== GIVEN DATA ==
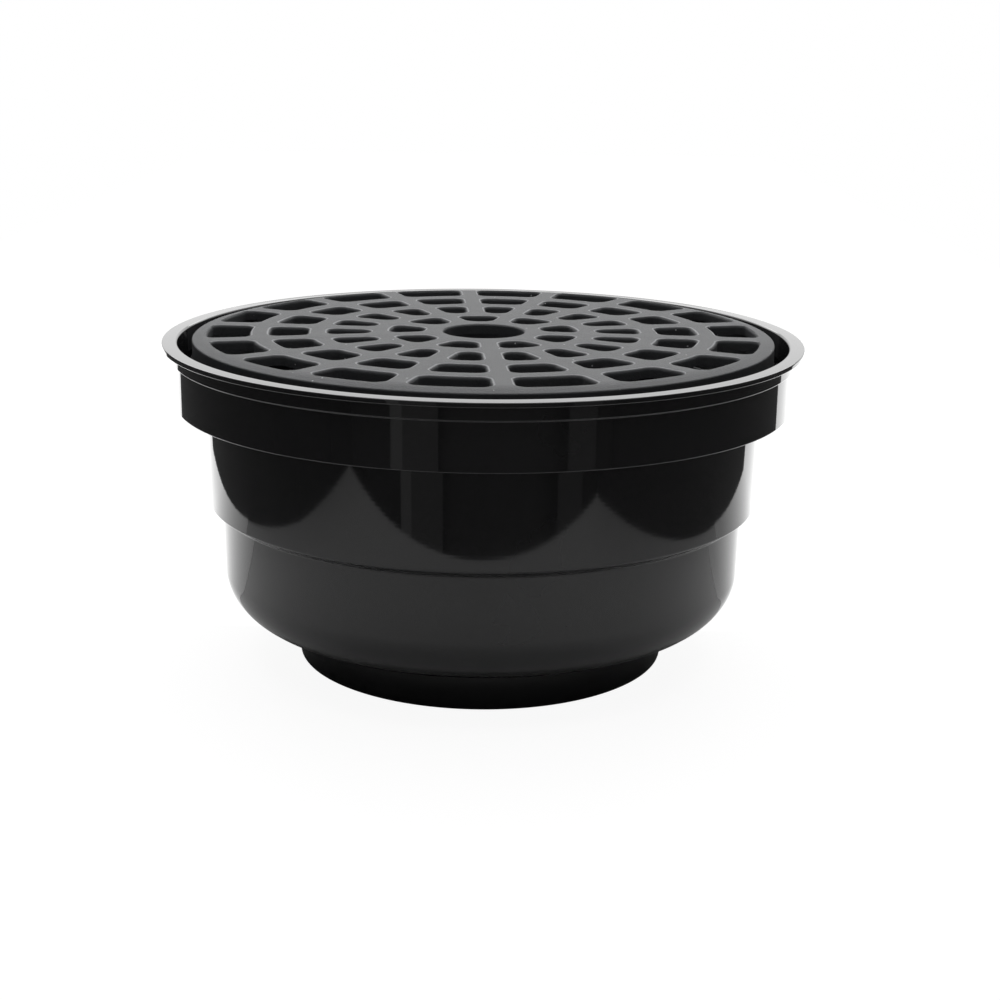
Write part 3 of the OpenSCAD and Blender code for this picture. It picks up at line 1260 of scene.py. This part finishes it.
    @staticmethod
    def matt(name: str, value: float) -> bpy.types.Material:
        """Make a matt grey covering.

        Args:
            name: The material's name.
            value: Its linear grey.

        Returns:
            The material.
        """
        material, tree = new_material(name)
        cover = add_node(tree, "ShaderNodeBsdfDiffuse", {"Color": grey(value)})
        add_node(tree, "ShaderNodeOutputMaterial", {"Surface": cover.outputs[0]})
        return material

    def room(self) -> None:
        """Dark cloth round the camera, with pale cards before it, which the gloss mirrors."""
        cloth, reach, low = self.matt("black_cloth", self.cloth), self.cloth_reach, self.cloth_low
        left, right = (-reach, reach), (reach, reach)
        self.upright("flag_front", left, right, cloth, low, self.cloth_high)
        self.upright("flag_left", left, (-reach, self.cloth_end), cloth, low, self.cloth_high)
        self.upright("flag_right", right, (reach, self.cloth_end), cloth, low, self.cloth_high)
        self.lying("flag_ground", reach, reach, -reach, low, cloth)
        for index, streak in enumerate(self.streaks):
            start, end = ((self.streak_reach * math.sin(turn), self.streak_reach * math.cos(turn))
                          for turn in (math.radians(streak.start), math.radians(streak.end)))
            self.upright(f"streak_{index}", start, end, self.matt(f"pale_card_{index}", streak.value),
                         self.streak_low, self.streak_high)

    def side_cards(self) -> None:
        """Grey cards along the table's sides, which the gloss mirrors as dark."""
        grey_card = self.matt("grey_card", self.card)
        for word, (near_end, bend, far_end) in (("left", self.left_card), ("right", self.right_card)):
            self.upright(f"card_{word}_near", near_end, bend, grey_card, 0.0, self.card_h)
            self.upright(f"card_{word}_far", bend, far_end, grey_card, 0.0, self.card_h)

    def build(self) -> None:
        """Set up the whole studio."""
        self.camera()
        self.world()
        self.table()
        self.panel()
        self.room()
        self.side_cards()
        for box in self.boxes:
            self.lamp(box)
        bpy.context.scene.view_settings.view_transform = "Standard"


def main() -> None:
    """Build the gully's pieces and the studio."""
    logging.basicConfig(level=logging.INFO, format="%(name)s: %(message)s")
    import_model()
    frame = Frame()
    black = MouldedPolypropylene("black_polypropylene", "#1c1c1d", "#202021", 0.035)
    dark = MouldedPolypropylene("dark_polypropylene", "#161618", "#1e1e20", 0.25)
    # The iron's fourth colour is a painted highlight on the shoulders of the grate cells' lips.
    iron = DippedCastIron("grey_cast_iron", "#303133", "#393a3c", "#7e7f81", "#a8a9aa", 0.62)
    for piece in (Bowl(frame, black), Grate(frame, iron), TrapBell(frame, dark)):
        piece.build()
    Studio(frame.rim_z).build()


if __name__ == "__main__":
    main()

== TASK REQUIREMENTS ==
Lines containing "scene" are to be counted. State the total and add nothing.

== RESPONSE BELOW ==
2